— Begin DATA LINES —

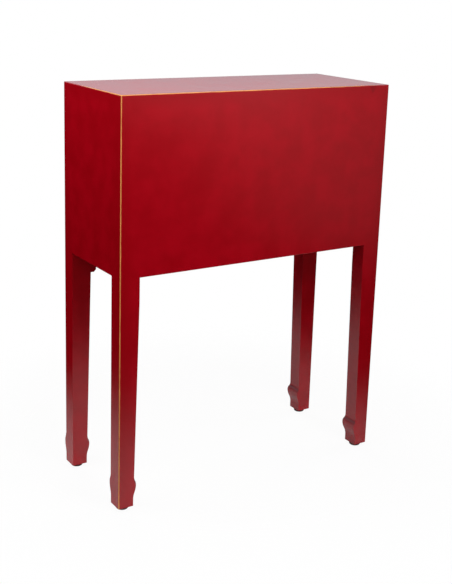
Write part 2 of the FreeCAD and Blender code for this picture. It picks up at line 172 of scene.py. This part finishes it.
class Nodes:
    """A node tree, with one method that adds any node to it."""

    def __init__(self, tree):
        self.tree = tree

    def add_node(self, kind, settings=None, inputs=None):
        """Any node, its settings first and then its inputs."""
        node = self.tree.nodes.new(kind)
        for name, value in (settings or {}).items():
            setattr(node, name, value)
        for name, value in (inputs or {}).items():
            connect(self.tree, value, node.inputs[name])
        return node

    def add(self, kind, settings=None, inputs=None, output=0):
        """Any node, for one of its outputs."""
        return Shade(self.tree, self.add_node(kind, settings, inputs).outputs[output])

    def split(self, vector):
        """The X, Y and Z of a vector."""
        node = self.add_node("ShaderNodeSeparateXYZ", {}, {"Vector": vector})
        return [Shade(self.tree, output) for output in node.outputs]

    def smooth(self, value, low, high):
        """0 below low and 1 above high, with a soft step between."""
        return self.add("ShaderNodeMapRange", {"interpolation_type": "SMOOTHSTEP"},
                        {"Value": value, "From Min": low, "From Max": high})

    def blend(self, share, first, second):
        """The colour that is first where share is 0 and second where it is 1."""
        colours = {mix_share: share, mix_first: first, mix_second: second}
        return self.add("ShaderNodeMix", {"data_type": "RGBA"}, colours, mix_result)


print("a node tree can", [name for name in vars(Nodes) if not name.startswith("_")])

# %% Hold one material
class Finish(Nodes):
    """One material, its Principled shader and the place of each point on the object."""

    def __init__(self, name):
        self.material = bpy.data.materials.new(name)
        self.material.use_nodes = True
        super().__init__(self.material.node_tree)
        self.shader = self.tree.nodes["Principled BSDF"]
        self.place = self.add("ShaderNodeTexCoord", output="Object")
        self.x, self.y, self.z = self.split(self.place)

    def clouds(self, per_metre, detail=2.0, stretch=(1.0, 1.0, 1.0)):
        """Noise from 0 to 1, with about per_metre blobs in a metre."""
        place = self.add("ShaderNodeMapping", {}, {"Vector": self.place, "Scale": stretch})
        return self.add("ShaderNodeTexNoise", {},
                        {"Vector": place, "Scale": per_metre, "Detail": detail}, "Fac")

    def bump(self, height, depth, below=None):
        """A normal from a height of 0 to 1 that is depth metres deep."""
        inputs = {"Height": height, "Distance": depth, "Strength": 1.0}
        if below:
            inputs["Normal"] = below
        return self.add("ShaderNodeBump", {}, inputs)

    def shine(self, **inputs):
        """Set the shader's sockets: base_color becomes Base Color."""
        for name, value in inputs.items():
            socket = self.shader.inputs[name.replace("_", " ").title().replace("Ior", "IOR")]
            connect(self.tree, value, socket)
        return self.material

    def layer(self, share, first, second):
        """The shader node that is first where share is 0 and second where it is 1."""
        mix = self.add_node("ShaderNodeMixShader", {}, {0: share})
        self.tree.links.new(first.outputs[0], mix.inputs[1])
        self.tree.links.new(second.outputs[0], mix.inputs[2])
        return mix


print("a finish also can", [name for name in vars(Finish) if not name.startswith("_")])

# %% [markdown]
# ## Red lacquer
# The real finish is a thin red lacquer over a sealed ground, cut back to a satin. Broad soft clouds
# in it come from hand rubbing, and every outer arris is rubbed through to a pale gold ground.
# A painted picture would do, but a pattern worked out from the place of each point has no seams
# and follows the real corners.

# %% Choose the lacquer's colours
lacquer_red = (0.415, 0.0004, 0.0070, 1.0)
lacquer_deep = (0.350, 0.0003, 0.0050, 1.0)
# The darkest red is painted shade in the hoof hollows and on the legs' inner faces, and it is also the
# colour of the small glossy wedge on the back.
shade_and_wedge_red = (0.090, 0.0010, 0.0040, 1.0)
lacquer_bright = (0.470, 0.0070, 0.0120, 1.0)
ground_gold = (0.740, 0.300, 0.075, 1.0)
print("red", lacquer_red[:3], "over gold", ground_gold[:3])

# %% Find the carcass's worn arrises
worn_width_carcass = 1.5 * mm
wear_from = Vector((-0.42, -0.14))
wear_full = Vector((-0.05, 0.12))
wear_trace = 0.12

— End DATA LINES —

EXERCISE AIM: Write the listing out again, exactly as shown above.

WRITTEN ANSWER:
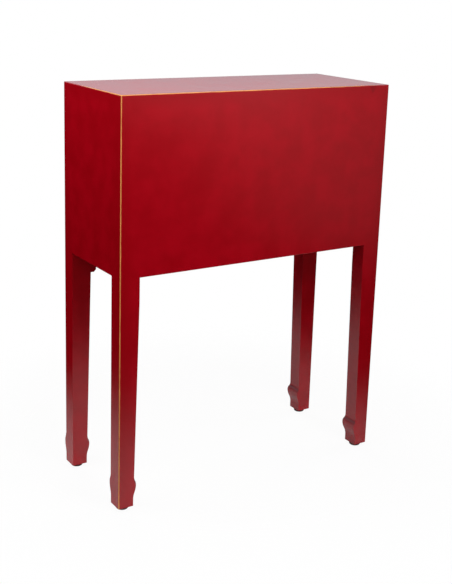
Write part 2 of the FreeCAD and Blender code for this picture. It picks up at line 172 of scene.py. This part finishes it.
class Nodes:
    """A node tree, with one method that adds any node to it."""

    def __init__(self, tree):
        self.tree = tree

    def add_node(self, kind, settings=None, inputs=None):
        """Any node, its settings first and then its inputs."""
        node = self.tree.nodes.new(kind)
        for name, value in (settings or {}).items():
            setattr(node, name, value)
        for name, value in (inputs or {}).items():
            connect(self.tree, value, node.inputs[name])
        return node

    def add(self, kind, settings=None, inputs=None, output=0):
        """Any node, for one of its outputs."""
        return Shade(self.tree, self.add_node(kind, settings, inputs).outputs[output])

    def split(self, vector):
        """The X, Y and Z of a vector."""
        node = self.add_node("ShaderNodeSeparateXYZ", {}, {"Vector": vector})
        return [Shade(self.tree, output) for output in node.outputs]

    def smooth(self, value, low, high):
        """0 below low and 1 above high, with a soft step between."""
        return self.add("ShaderNodeMapRange", {"interpolation_type": "SMOOTHSTEP"},
                        {"Value": value, "From Min": low, "From Max": high})

    def blend(self, share, first, second):
        """The colour that is first where share is 0 and second where it is 1."""
        colours = {mix_share: share, mix_first: first, mix_second: second}
        return self.add("ShaderNodeMix", {"data_type": "RGBA"}, colours, mix_result)


print("a node tree can", [name for name in vars(Nodes) if not name.startswith("_")])

# %% Hold one material
class Finish(Nodes):
    """One material, its Principled shader and the place of each point on the object."""

    def __init__(self, name):
        self.material = bpy.data.materials.new(name)
        self.material.use_nodes = True
        super().__init__(self.material.node_tree)
        self.shader = self.tree.nodes["Principled BSDF"]
        self.place = self.add("ShaderNodeTexCoord", output="Object")
        self.x, self.y, self.z = self.split(self.place)

    def clouds(self, per_metre, detail=2.0, stretch=(1.0, 1.0, 1.0)):
        """Noise from 0 to 1, with about per_metre blobs in a metre."""
        place = self.add("ShaderNodeMapping", {}, {"Vector": self.place, "Scale": stretch})
        return self.add("ShaderNodeTexNoise", {},
                        {"Vector": place, "Scale": per_metre, "Detail": detail}, "Fac")

    def bump(self, height, depth, below=None):
        """A normal from a height of 0 to 1 that is depth metres deep."""
        inputs = {"Height": height, "Distance": depth, "Strength": 1.0}
        if below:
            inputs["Normal"] = below
        return self.add("ShaderNodeBump", {}, inputs)

    def shine(self, **inputs):
        """Set the shader's sockets: base_color becomes Base Color."""
        for name, value in inputs.items():
            socket = self.shader.inputs[name.replace("_", " ").title().replace("Ior", "IOR")]
            connect(self.tree, value, socket)
        return self.material

    def layer(self, share, first, second):
        """The shader node that is first where share is 0 and second where it is 1."""
        mix = self.add_node("ShaderNodeMixShader", {}, {0: share})
        self.tree.links.new(first.outputs[0], mix.inputs[1])
        self.tree.links.new(second.outputs[0], mix.inputs[2])
        return mix


print("a finish also can", [name for name in vars(Finish) if not name.startswith("_")])

# %% [markdown]
# ## Red lacquer
# The real finish is a thin red lacquer over a sealed ground, cut back to a satin. Broad soft clouds
# in it come from hand rubbing, and every outer arris is rubbed through to a pale gold ground.
# A painted picture would do, but a pattern worked out from the place of each point has no seams
# and follows the real corners.

# %% Choose the lacquer's colours
lacquer_red = (0.415, 0.0004, 0.0070, 1.0)
lacquer_deep = (0.350, 0.0003, 0.0050, 1.0)
# The darkest red is painted shade in the hoof hollows and on the legs' inner faces, and it is also the
# colour of the small glossy wedge on the back.
shade_and_wedge_red = (0.090, 0.0010, 0.0040, 1.0)
lacquer_bright = (0.470, 0.0070, 0.0120, 1.0)
ground_gold = (0.740, 0.300, 0.075, 1.0)
print("red", lacquer_red[:3], "over gold", ground_gold[:3])

# %% Find the carcass's worn arrises
worn_width_carcass = 1.5 * mm
wear_from = Vector((-0.42, -0.14))
wear_full = Vector((-0.05, 0.12))
wear_trace = 0.12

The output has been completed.